Due tipi poetici in Sicilia. L’aquila messaggera d’amore e la donna-aquila fra oralità e scrittura

Abstract

I "tipi poeticii" dell’aquila messaggera d’amore e della donna-aquila sono ampiamente presente nel repertorio dei canti “lirico-monostrofici” di tradizione orale diffusi nell’antico Regno delle Due Sicilie. Le prime attestazioni in Sicilia sono state rilevate da Lionardo Vigo, ad Acireale (Catania) e a Itala (Messina), e si possono leggere nella sua prima raccolta di Canti popolari siciliani (1857). A Giuseppe Pitrè si deve invece la prima testimonianza musicale del canto in una variante raccolta a Isnello (sulle Madonie in provincia di Palermo).
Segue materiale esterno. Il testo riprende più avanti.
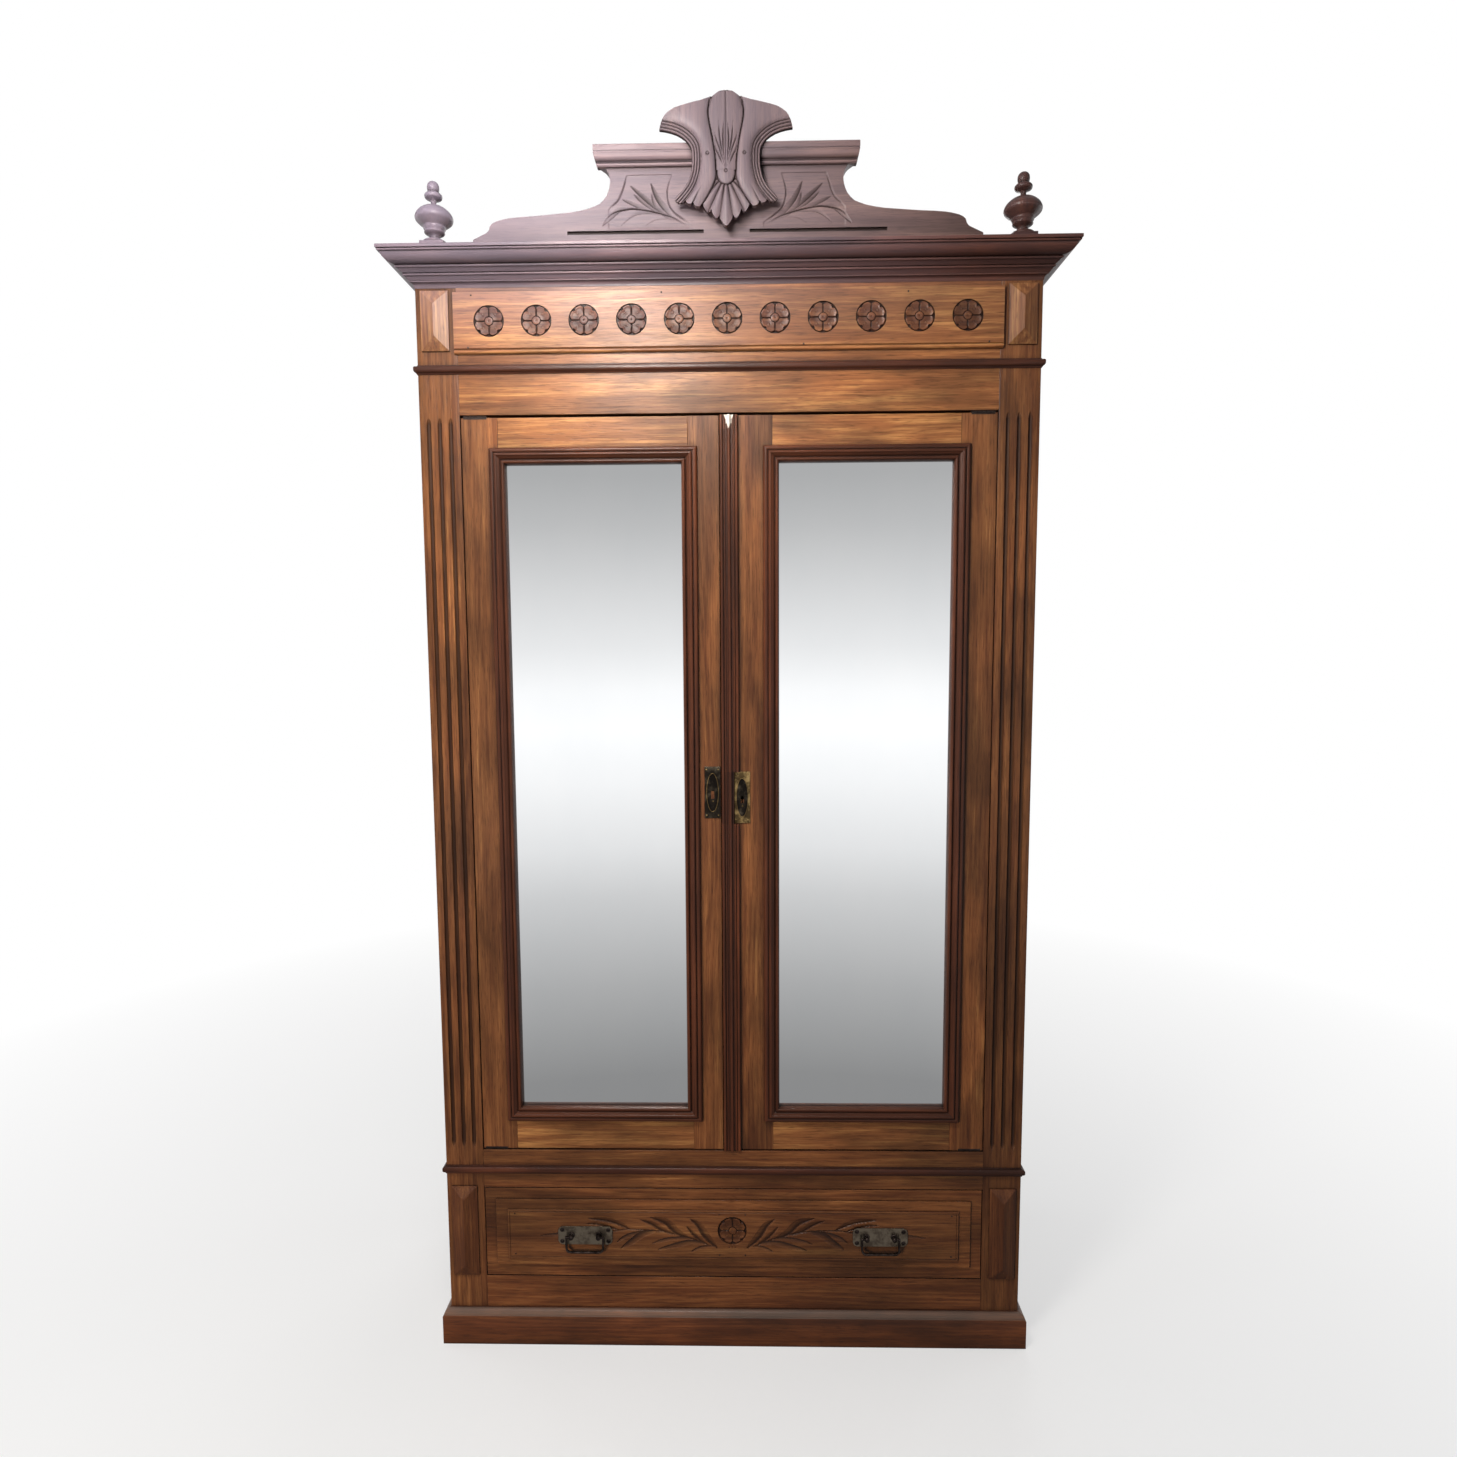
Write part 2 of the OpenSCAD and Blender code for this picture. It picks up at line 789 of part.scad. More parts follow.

A sua volta Favara fornirà trascrizioni su pentagramma di alcune varianti raccolte nel Palermitano. La documentazione scritta trova riscontro nella tradizione orale contemporanea, dove il canto assume svariate forme melodiche e differenti modalità esecutive: a voce sola o con accompagnamento strumentale (di chitarra o zampogna), oppure polivocale a due parti. In un caso viene addirittura trasformata la struttura strofica: l’ottava originaria si dilata in tre strofe – due ottave più una sestina ripetuta due volte – che sviluppano il tema dell’aquila messaggera d’amore in una breve “storia”. Il testo offre un quadro delle fonti siciliane del canto, con riferimenti alle sue variante calabresi e napoletani, ponendo in evidenza il complesso di trasformazioni che ne hanno caratterizzato la vicenda tra oralità e scrittura.